9月4日(日)聖日礼拝

「聖 書」

大勢の群集が一緒について来たが、イエスは振り向いて言われた。「もし。だれかがわたしのもとに来るとしても、父、母、妻、子供、兄弟、姉妹を、更に自分の命であろうとも、これを憎まないなら、わたしの弟子ではありえない。自分の十字架を背負ってついて来る者でなければ、だれであれ、わたしの弟子ではありえない。あなたがたのうち、塔を建てようとするとき、造り上げるのに十分な費用があるかどうか、まず腰をすえて計算しない者がいるだろうか。」

(ルカによる福音書 14章25~33節)

「塔を建てる」

「自分の十字架を背負って主に従い行く生涯」何度も聞いてきたキリスト者を表す言葉です。
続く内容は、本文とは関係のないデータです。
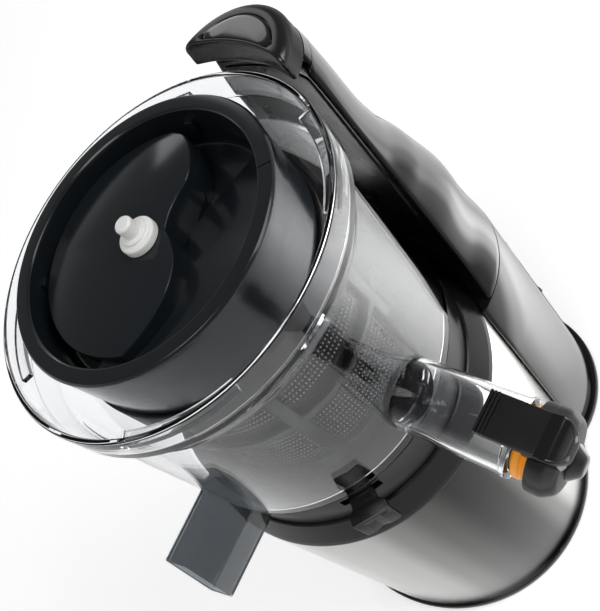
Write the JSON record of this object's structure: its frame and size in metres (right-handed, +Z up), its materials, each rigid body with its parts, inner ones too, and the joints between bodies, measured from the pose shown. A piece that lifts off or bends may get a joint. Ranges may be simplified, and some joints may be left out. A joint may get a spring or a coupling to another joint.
{
  "type": "vertical slow juicer",
  "caption": "Countertop vertical juicer: round stainless motor base, rear carrying column, clear juice bowl with tapped spout, pulp chute, strainer and wide-mouthed auger; lid off.",
  "frame": {"origin": "on the drive axis at floor level, under the middle of the motor base", "axes": "+Z up along the drive axis, +Y to the rear carrying column, +X to the juice spout, -Y to the pulp chute"},
  "size_m": [0.2249, 0.2407, 0.3255],
  "materials": {
    "foot_rubber": "matt",
    "black_gloss": "high gloss",
    "black_satin": "satin",
    "auger_grey": "gloss",
    "shell_steel": "brushed along the height",
    "clear_plastic": "clear, polished",
    "smoke_plastic": "smoke tinted, polished",
    "orange_silicone": "satin",
    "white_plastic": "satin",
    "bright_steel": "turned",
    "screw_steel": "plated",
    "gear_steel": "machined",
    "planet_nylon": "moulded",
    "case_aluminium": "cast",
    "motor_steel": "satin",
    "winding": "enamelled copper",
    "board_green": "satin",
    "mesh_steel": "perforated sheet"
  },
  "bodies": {
    "base": {"rubber_feet": "foot_rubber", "base_cover": "black_satin", "base_screws": "screw_steel", "steel_shell": "shell_steel", "seat_collar": "black_satin", "collar_screws": "screw_steel", "chassis": "black_satin", "column_lower": "black_gloss", "column_arm": "black_gloss", "arm_screws": "screw_steel", "arm_panel": "black_satin", "handle_hood": "black_gloss", "hood_inlay": "black_satin", "hood_screws": "screw_steel", "switch_bezel": "black_gloss", "cord_gland": "black_satin", "control_board": "board_green", "motor_can": "motor_steel", "motor_mount": "black_satin", "motor_screws": "screw_steel", "gear_case": "case_aluminium", "ring_gear": "gear_steel", "gear_cover": "case_aluminium", "gear_screws": "screw_steel", "shaft_bearing": "bright_steel", "shaft_seal": "orange_silicone"},
    "switch": {"switch_rocker": "black_satin"},
    "rotor": {"motor_shaft": "bright_steel", "motor_rotor": "winding", "cooling_fan": "black_satin", "sun_pinion": "gear_steel"},
    "stage_a": {"carrier_a": "gear_steel"},
    "planet_a1": {"planet_a1": "planet_nylon"},
    "planet_a2": {"planet_a2": "planet_nylon"},
    "planet_a3": {"planet_a3": "planet_nylon"},
    "drive": {"carrier_b": "gear_steel", "drive_shaft": "bright_steel"},
    "planet_b1": {"planet_b1": "planet_nylon"},
    "planet_b2": {"planet_b2": "planet_nylon"},
    "planet_b3": {"planet_b3": "planet_nylon"},
    "bowl": {"bowl": "clear_plastic", "bowl_ring": "black_satin", "bowl_gasket": "orange_silicone", "pulp_chute": "smoke_plastic", "pulp_pin": "bright_steel", "tap_pin": "bright_steel"},
    "tap": {"tap_lever": "black_gloss", "tap_knob": "black_gloss", "tap_seal": "orange_silicone"},
    "pulp_lever": {"pulp_lever": "black_satin"},
    "strainer": {"strainer_frame": "black_satin", "strainer_mesh": "mesh_steel"},
    "auger_bush": {"auger_bush": "white_plastic"},
    "auger": {"auger_screw": "auger_grey", "drive_socket": "bright_steel", "auger_drum": "auger_grey", "auger_plate": "auger_grey", "pin_flange": "white_plastic", "guide_pin": "white_plastic"}
  },
  "joints": [
    {"name": "switch_rock", "type": "hinge", "parent": "base", "child": "switch", "pos_m": [0, 0.10954, 0.095], "axis": [1, 0, 0], "range_deg": [-9, 9]},
    {"name": "rotor_spin", "type": "hinge", "parent": "base", "child": "rotor", "pos_m": [0, 0, 0.06], "axis": [0, 0, 1], "continuous": true},
    {"name": "stage_a_spin", "type": "hinge", "parent": "base", "child": "stage_a", "pos_m": [0, 0, 0.125], "axis": [0, 0, 1], "continuous": true},
    {"name": "drive_spin", "type": "hinge", "parent": "base", "child": "drive", "pos_m": [0, 0, 0.15], "axis": [0, 0, 1], "continuous": true},
    {"name": "planet_a1_spin", "type": "hinge", "parent": "stage_a", "child": "planet_a1", "pos_m": [0.0189, 0, 0.115], "axis": [0, 0, 1], "continuous": true},
    {"name": "planet_b1_spin", "type": "hinge", "parent": "drive", "child": "planet_b1", "pos_m": [0.0189, 0, 0.137], "axis": [0, 0, 1], "continuous": true},
    {"name": "planet_a2_spin", "type": "hinge", "parent": "stage_a", "child": "planet_a2", "pos_m": [-0.00945, 0.01637, 0.115], "axis": [0, 0, 1], "continuous": true},
    {"name": "planet_b2_spin", "type": "hinge", "parent": "drive", "child": "planet_b2", "pos_m": [-0.00945, 0.01637, 0.137], "axis": [0, 0, 1], "continuous": true},
    {"name": "planet_a3_spin", "type": "hinge", "parent": "stage_a", "child": "planet_a3", "pos_m": [-0.00945, -0.01637, 0.115], "axis": [0, 0, 1], "continuous": true},
    {"name": "planet_b3_spin", "type": "hinge", "parent": "drive", "child": "planet_b3", "pos_m": [-0.00945, -0.01637, 0.137], "axis": [0, 0, 1], "continuous": true},
    {"name": "bowl_lift", "type": "slide", "parent": "base", "child": "bowl", "axis": [0, 0, 1], "range_m": [0, 0.13]},
    {"name": "strainer_lift", "type": "slide", "parent": "bowl", "child": "strainer", "axis": [0, 0, 1], "range_m": [0, 0.13]},
    {"name": "auger_lift", "type": "slide", "parent": "strainer", "child": "auger_bush", "axis": [0, 0, 1], "range_m": [0, 0.13]},
    {"name": "auger_spin", "type": "hinge", "parent": "auger_bush", "child": "auger", "pos_m": [0, 0, 0.2], "axis": [0, 0, 1], "continuous": true},
    {"name": "tap_open", "type": "hinge", "parent": "bowl", "child": "tap", "pos_m": [0.11657, 0.00611, 0.18765], "axis": [-0.0523, 0.9986, 0], "range_deg": [0, 100]},
    {"name": "pulp_lever_swing", "type": "hinge", "parent": "bowl", "child": "pulp_lever", "pos_m": [0.05264, -0.03551, 0.19], "axis": [0, 0, 1], "range_deg": [-18, 18]}
  ],
  "couplings": [
    {"joint": "stage_a_spin", "follows": "rotor_spin", "ratio": 0.14286},
    {"joint": "drive_spin", "follows": "rotor_spin", "ratio": 0.020408},
    {"joint": "auger_spin", "follows": "rotor_spin", "ratio": 0.020408},
    {"joint": "planet_a1_spin", "follows": "rotor_spin", "ratio": -0.34286},
    {"joint": "planet_b1_spin", "follows": "rotor_spin", "ratio": -0.04898},
    {"joint": "planet_a2_spin", "follows": "rotor_spin", "ratio": -0.34286},
    {"joint": "planet_b2_spin", "follows": "rotor_spin", "ratio": -0.04898},
    {"joint": "planet_a3_spin", "follows": "rotor_spin", "ratio": -0.34286},
    {"joint": "planet_b3_spin", "follows": "rotor_spin", "ratio": -0.04898}
  ]
}
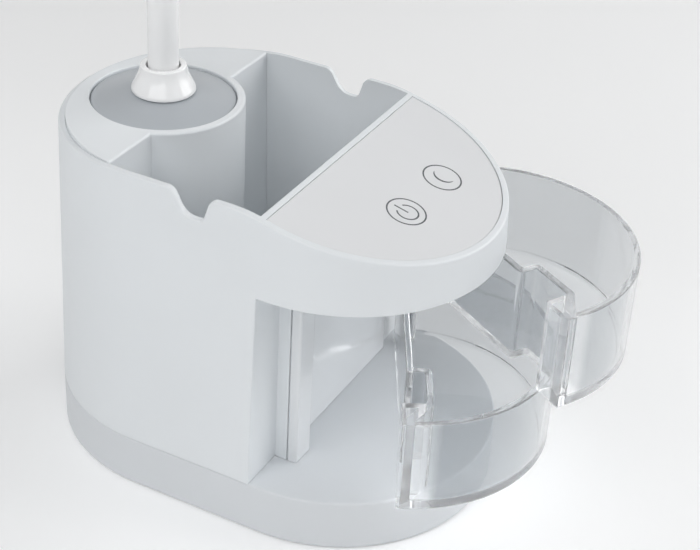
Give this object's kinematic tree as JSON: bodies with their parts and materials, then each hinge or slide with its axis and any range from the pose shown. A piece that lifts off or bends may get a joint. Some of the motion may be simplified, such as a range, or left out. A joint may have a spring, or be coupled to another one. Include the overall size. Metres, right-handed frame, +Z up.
{
  "type": "desk lamp with drawer base",
  "caption": "Desk lamp on an oblong storage base with a pen pocket, a sloping touch panel and two clear trays that swing out of a bay on one upright pin.",
  "frame": {"origin": "middle of the underside of the anti-slip pad, on the table", "axes": "+Z up; +X from the stem's end to the tray bay; +Y to the side of the trays' hinge pin"},
  "size_m": [0.1938, 0.1147, 0.351],
  "materials": {
    "shell_white": "fine matte moulded",
    "plinth_white": "fine matte moulded",
    "liner_white": "fine matte moulded",
    "panel_white": "satin, printed touch symbols",
    "bay_gloss": "gloss moulded",
    "clear_plastic": "clear moulded",
    "satin_grey": "satin grey",
    "collar_white": "gloss white",
    "stem_white": "satin white paint",
    "head_white": "fine matte moulded",
    "opal": "opal diffuser",
    "inner_black": "black moulded",
    "steel": "zinc plated",
    "ballast_steel": "raw plate",
    "rubber_grey": "matte",
    "circuit_board": "white solder mask",
    "contact_foam": "conductive foam",
    "led_yellow": "phosphor"
  },
  "bodies": {
    "base": {"anti_slip_pad": "rubber_grey", "bottom_cover": "plinth_white", "bottom_cover_screws": "steel", "ballast_plate": "ballast_steel", "ballast_screws": "steel", "base_tub": "plinth_white", "power_inlet": "steel", "inlet_board": "circuit_board", "inlet_board_screws": "steel", "body_shell": "shell_white", "body_screws": "steel", "pocket_liner": "liner_white", "bay_back_panel": "bay_gloss", "post_cap": "shell_white", "trim_disc": "satin_grey", "stem_collar": "collar_white", "stem_carrier": "inner_black", "carrier_screws": "steel", "control_panel": "panel_white", "touch_board": "circuit_board", "touch_board_screws": "steel", "touch_pads": "contact_foam", "hinge_pin": "steel", "hinge_washers": "collar_white"},
    "upper_drawer": {"upper_drawer": "clear_plastic"},
    "lower_drawer": {"lower_drawer": "clear_plastic"},
    "stem": {"stem_tube": "stem_white", "stem_washer": "steel", "stem_nut": "steel", "stem_knuckle": "head_white", "head_hinge_pin": "steel", "head_washers": "inner_black"},
    "head": {"head_housing": "head_white", "head_diffuser": "opal", "led_board": "circuit_board", "leds": "led_yellow", "head_screws": "steel"}
  },
  "joints": [
    {"name": "upper_drawer_swing", "type": "hinge", "parent": "base", "child": "upper_drawer", "pos_m": [0.025, 0.042, 0.065], "axis": [0, 0, 1], "range_deg": [-58.8, 36.2]},
    {"name": "lower_drawer_swing", "type": "hinge", "parent": "base", "child": "lower_drawer", "pos_m": [0.025, 0.042, 0.033], "axis": [0, 0, 1], "range_deg": [-28.7, 66.3]},
    {"name": "stem_swivel", "type": "hinge", "parent": "base", "child": "stem", "pos_m": [-0.0427, 0, 0.096], "axis": [0, 0, 1], "range_deg": [-150, 150]},
    {"name": "head_tilt", "type": "hinge", "parent": "stem", "child": "head", "pos_m": [-0.0427, 0, 0.344], "axis": [0, 1, 0], "range_deg": [-80, 30]}
  ]
}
しかし「主の十字架」の意味を真に知る者でなくては、その「道」は本物ではありません。主は本日の御言葉を通して、私共に「道」を示されます。本日の御言葉には「弟子の条件」と付いていますが原書にない小見出しです。私は以前「弟子の覚悟」が良いと思いましたが、今は「条件」が良いと思っています。御言葉の見方が変わったからです。私は「がんばるキリスト者」であったことを以前お語りしましたが、キリスト者は自らの「がんばり」に頼る者は本物ではありません。キリストの弟子は「主に信頼する者」です。本日の御言葉は「条件」なのです。主が自分の道を進まれる中で、大勢の群衆がついて来ました。イエスに従うことに、「得」を見出した者も多くいたことでしょう。その証拠に、主の十字架が近づくにつれ、「得」がなくなったら、多くの群衆は離散しました。主は、群衆に「十字架の道」を語られました。自分についてくる「弟子の条件」を語られました。その「条件」は「捨てる」(ミセオー「憎む」:アポタソー「別れを告げる」)でした。私は以前の説教で「捨てる」ことは「執着を捨てる」ことであると語りました。ですから説教題を「腰をすえる」とし、その意は、キリストの弟子の道を行く者は「まず座る」(自分の計画を捨てる)を選び、自分の執着を「捨てて」、神の計画に生きよと語ったのです。これは間違いではありません。しかし深みが足りないのです。「主の十字架」の意を受け取っていないのです。まだ「捨てる」に「自分のがんばり」があるのです。ですから説教を聞く者は「弟子の覚悟」として聞かされるのです。本日の二つのたとえは、これを聞く者は具体的な事例を思い起こしているでしょう。(円形劇場の手抜き工事、ヘロデ王の戦争後の没落)しかし主は皮肉を語っているのではありません。そう受け取るならば、後節の「座り」が悪くなります。この「たとえ」はキリスト者の道は「塔を建てる」ものであり、「平和を創り出す」ものであることが語られている意味です。主は「腰をすえて」自分の計画に頼らずに、神に信頼して歩めば塔が完成すると言われているのです。私共の内に外に戦いがあっても、自分の「面目を捨てて」神に信頼して前に進めば「平和」が創り出されるの意です。主は喜びを前に十字架を行かれました。私共の十字架の前にも喜びがあります。